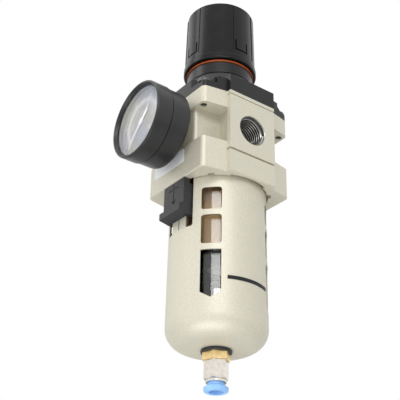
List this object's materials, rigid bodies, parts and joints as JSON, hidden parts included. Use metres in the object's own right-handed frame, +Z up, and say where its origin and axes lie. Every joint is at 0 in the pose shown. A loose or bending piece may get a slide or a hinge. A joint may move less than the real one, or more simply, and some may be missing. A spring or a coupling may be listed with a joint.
{
  "type": "inline filter regulator",
  "caption": "Inline air filter regulator with a locking adjusting knob, dial gauge, clear bowl in a windowed guard and a push-in drain.",
  "frame": {"origin": "middle of the inlet port's mouth, on the flat inlet face", "axes": "+X along the flow from inlet to outlet, +Z up towards the knob, -Y towards the gauge"},
  "size_m": [0.07, 0.1012, 0.2689],
  "materials": {
    "beige_paint": "satin, fine orange peel",
    "black_plastic": "fine-grained moulding",
    "grey_plastic": "satin moulding",
    "orange_plastic": "satin",
    "zinc_steel": "zinc plated",
    "spring_steel": "drawn wire",
    "brass": "machined",
    "nickel_brass": "nickel plated",
    "aluminium": "turned",
    "black_rubber": "smooth moulding",
    "clear_bowl": "clear moulding",
    "porous_plastic": "sintered, porous",
    "white_plastic": "natural moulding",
    "blue_plastic": "satin moulding",
    "clear_lens": "polished",
    "dial_white": "printed face",
    "pointer_white": "painted"
  },
  "bodies": {
    "housing": {"body_casting": "beige_paint", "bonnet": "black_plastic", "bonnet_screws": "zinc_steel", "colour_band": "orange_plastic", "diaphragm": "black_rubber", "adjusting_spring": "spring_steel", "valve_guide": "white_plastic", "valve_spring": "spring_steel", "deflector": "black_plastic", "filter_element": "porous_plastic", "element_retainer": "black_plastic", "gauge_stem": "brass", "gauge_case": "black_plastic", "gauge_bezel": "black_plastic", "gauge_lens": "clear_lens", "gauge_dial": "dial_white", "dial_ring": "dial_white", "rear_plug": "zinc_steel"},
    "screw": {"adjusting_screw": "zinc_steel"},
    "knob": {"knob": "black_plastic"},
    "spring_seat": {"spring_seat": "brass"},
    "valve": {"diaphragm_plate": "aluminium", "relief_seat": "brass", "valve_rod": "brass", "valve_seal": "black_rubber"},
    "bowl_unit": {"bowl_guard": "beige_paint", "bowl": "clear_bowl", "bowl_seal": "black_rubber", "drain_guide": "white_plastic", "drain_washer": "black_rubber", "drain_nut": "brass", "drain_fitting": "nickel_brass", "tube_seal": "black_rubber", "grab_ring": "zinc_steel", "lock_spring": "spring_steel"},
    "lock_button": {"lock_button": "grey_plastic"},
    "drain_float": {"drain_float": "porous_plastic"},
    "release_ring": {"release_ring": "blue_plastic"},
    "gauge_pointer": {"gauge_pointer": "pointer_white"}
  },
  "joints": [
    {"name": "knob_turn", "type": "hinge", "parent": "housing", "child": "screw", "pos_m": [0.035, 0, 0.095], "axis": [0, 0, -1], "range_deg": [0, 1800]},
    {"name": "knob_lock", "type": "slide", "parent": "screw", "child": "knob", "axis": [0, 0, -1], "range_m": [0, 0.0025]},
    {"name": "seat_travel", "type": "slide", "parent": "housing", "child": "spring_seat", "axis": [0, 0, -1], "range_m": [0, 0.0075], "deforming": ["adjusting_spring"]},
    {"name": "valve_lift", "type": "slide", "parent": "housing", "child": "valve", "axis": [0, 0, -1], "range_m": [0, 0.001], "stiffness_N_per_m": 1000, "springref_m": -0.005, "deforming": ["diaphragm", "valve_spring"]},
    {"name": "bowl_turn", "type": "hinge", "parent": "housing", "child": "bowl_unit", "pos_m": [0.035, 0, -0.03], "axis": [0, 0, 1], "range_deg": [-45, 0]},
    {"name": "lock_button_slide", "type": "slide", "parent": "bowl_unit", "child": "lock_button", "axis": [0, 0, -1], "range_m": [0, 0.005], "stiffness_N_per_m": 300, "springref_m": -0.005, "deforming": ["lock_spring"]},
    {"name": "float_lift", "type": "slide", "parent": "bowl_unit", "child": "drain_float", "axis": [0, 0, 1], "range_m": [0, 0.004]},
    {"name": "release_push", "type": "slide", "parent": "bowl_unit", "child": "release_ring", "axis": [0, 0, 1], "range_m": [0, 0.0012], "stiffness_N_per_m": 500, "springref_m": -0.002},
    {"name": "pointer_turn", "type": "hinge", "parent": "housing", "child": "gauge_pointer", "pos_m": [0.035, -0.0602, 0], "axis": [0, 1, 0], "range_deg": [0, 270], "stiffness_Nm_per_rad": 0.002, "springref_deg": -5.73}
  ],
  "couplings": [
    {"joint": "seat_travel", "follows": "knob_turn", "m_per_rad": 0.00023873}
  ]
}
§ §
→ GOAL: Quote each line of the listing above exactly.

→ ANSWER FOR THIS EXERCISE:
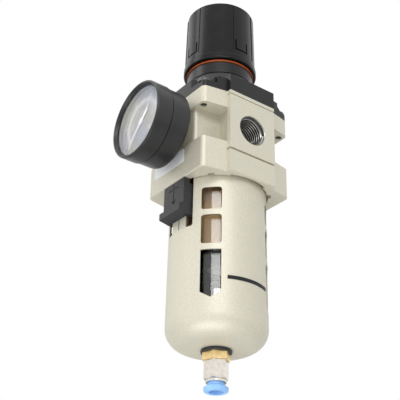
List this object's materials, rigid bodies, parts and joints as JSON, hidden parts included. Use metres in the object's own right-handed frame, +Z up, and say where its origin and axes lie. Every joint is at 0 in the pose shown. A loose or bending piece may get a slide or a hinge. A joint may move less than the real one, or more simply, and some may be missing. A spring or a coupling may be listed with a joint.
{
  "type": "inline filter regulator",
  "caption": "Inline air filter regulator with a locking adjusting knob, dial gauge, clear bowl in a windowed guard and a push-in drain.",
  "frame": {"origin": "middle of the inlet port's mouth, on the flat inlet face", "axes": "+X along the flow from inlet to outlet, +Z up towards the knob, -Y towards the gauge"},
  "size_m": [0.07, 0.1012, 0.2689],
  "materials": {
    "beige_paint": "satin, fine orange peel",
    "black_plastic": "fine-grained moulding",
    "grey_plastic": "satin moulding",
    "orange_plastic": "satin",
    "zinc_steel": "zinc plated",
    "spring_steel": "drawn wire",
    "brass": "machined",
    "nickel_brass": "nickel plated",
    "aluminium": "turned",
    "black_rubber": "smooth moulding",
    "clear_bowl": "clear moulding",
    "porous_plastic": "sintered, porous",
    "white_plastic": "natural moulding",
    "blue_plastic": "satin moulding",
    "clear_lens": "polished",
    "dial_white": "printed face",
    "pointer_white": "painted"
  },
  "bodies": {
    "housing": {"body_casting": "beige_paint", "bonnet": "black_plastic", "bonnet_screws": "zinc_steel", "colour_band": "orange_plastic", "diaphragm": "black_rubber", "adjusting_spring": "spring_steel", "valve_guide": "white_plastic", "valve_spring": "spring_steel", "deflector": "black_plastic", "filter_element": "porous_plastic", "element_retainer": "black_plastic", "gauge_stem": "brass", "gauge_case": "black_plastic", "gauge_bezel": "black_plastic", "gauge_lens": "clear_lens", "gauge_dial": "dial_white", "dial_ring": "dial_white", "rear_plug": "zinc_steel"},
    "screw": {"adjusting_screw": "zinc_steel"},
    "knob": {"knob": "black_plastic"},
    "spring_seat": {"spring_seat": "brass"},
    "valve": {"diaphragm_plate": "aluminium", "relief_seat": "brass", "valve_rod": "brass", "valve_seal": "black_rubber"},
    "bowl_unit": {"bowl_guard": "beige_paint", "bowl": "clear_bowl", "bowl_seal": "black_rubber", "drain_guide": "white_plastic", "drain_washer": "black_rubber", "drain_nut": "brass", "drain_fitting": "nickel_brass", "tube_seal": "black_rubber", "grab_ring": "zinc_steel", "lock_spring": "spring_steel"},
    "lock_button": {"lock_button": "grey_plastic"},
    "drain_float": {"drain_float": "porous_plastic"},
    "release_ring": {"release_ring": "blue_plastic"},
    "gauge_pointer": {"gauge_pointer": "pointer_white"}
  },
  "joints": [
    {"name": "knob_turn", "type": "hinge", "parent": "housing", "child": "screw", "pos_m": [0.035, 0, 0.095], "axis": [0, 0, -1], "range_deg": [0, 1800]},
    {"name": "knob_lock", "type": "slide", "parent": "screw", "child": "knob", "axis": [0, 0, -1], "range_m": [0, 0.0025]},
    {"name": "seat_travel", "type": "slide", "parent": "housing", "child": "spring_seat", "axis": [0, 0, -1], "range_m": [0, 0.0075], "deforming": ["adjusting_spring"]},
    {"name": "valve_lift", "type": "slide", "parent": "housing", "child": "valve", "axis": [0, 0, -1], "range_m": [0, 0.001], "stiffness_N_per_m": 1000, "springref_m": -0.005, "deforming": ["diaphragm", "valve_spring"]},
    {"name": "bowl_turn", "type": "hinge", "parent": "housing", "child": "bowl_unit", "pos_m": [0.035, 0, -0.03], "axis": [0, 0, 1], "range_deg": [-45, 0]},
    {"name": "lock_button_slide", "type": "slide", "parent": "bowl_unit", "child": "lock_button", "axis": [0, 0, -1], "range_m": [0, 0.005], "stiffness_N_per_m": 300, "springref_m": -0.005, "deforming": ["lock_spring"]},
    {"name": "float_lift", "type": "slide", "parent": "bowl_unit", "child": "drain_float", "axis": [0, 0, 1], "range_m": [0, 0.004]},
    {"name": "release_push", "type": "slide", "parent": "bowl_unit", "child": "release_ring", "axis": [0, 0, 1], "range_m": [0, 0.0012], "stiffness_N_per_m": 500, "springref_m": -0.002},
    {"name": "pointer_turn", "type": "hinge", "parent": "housing", "child": "gauge_pointer", "pos_m": [0.035, -0.0602, 0], "axis": [0, 1, 0], "range_deg": [0, 270], "stiffness_Nm_per_rad": 0.002, "springref_deg": -5.73}
  ],
  "couplings": [
    {"joint": "seat_travel", "follows": "knob_turn", "m_per_rad": 0.00023873}
  ]
}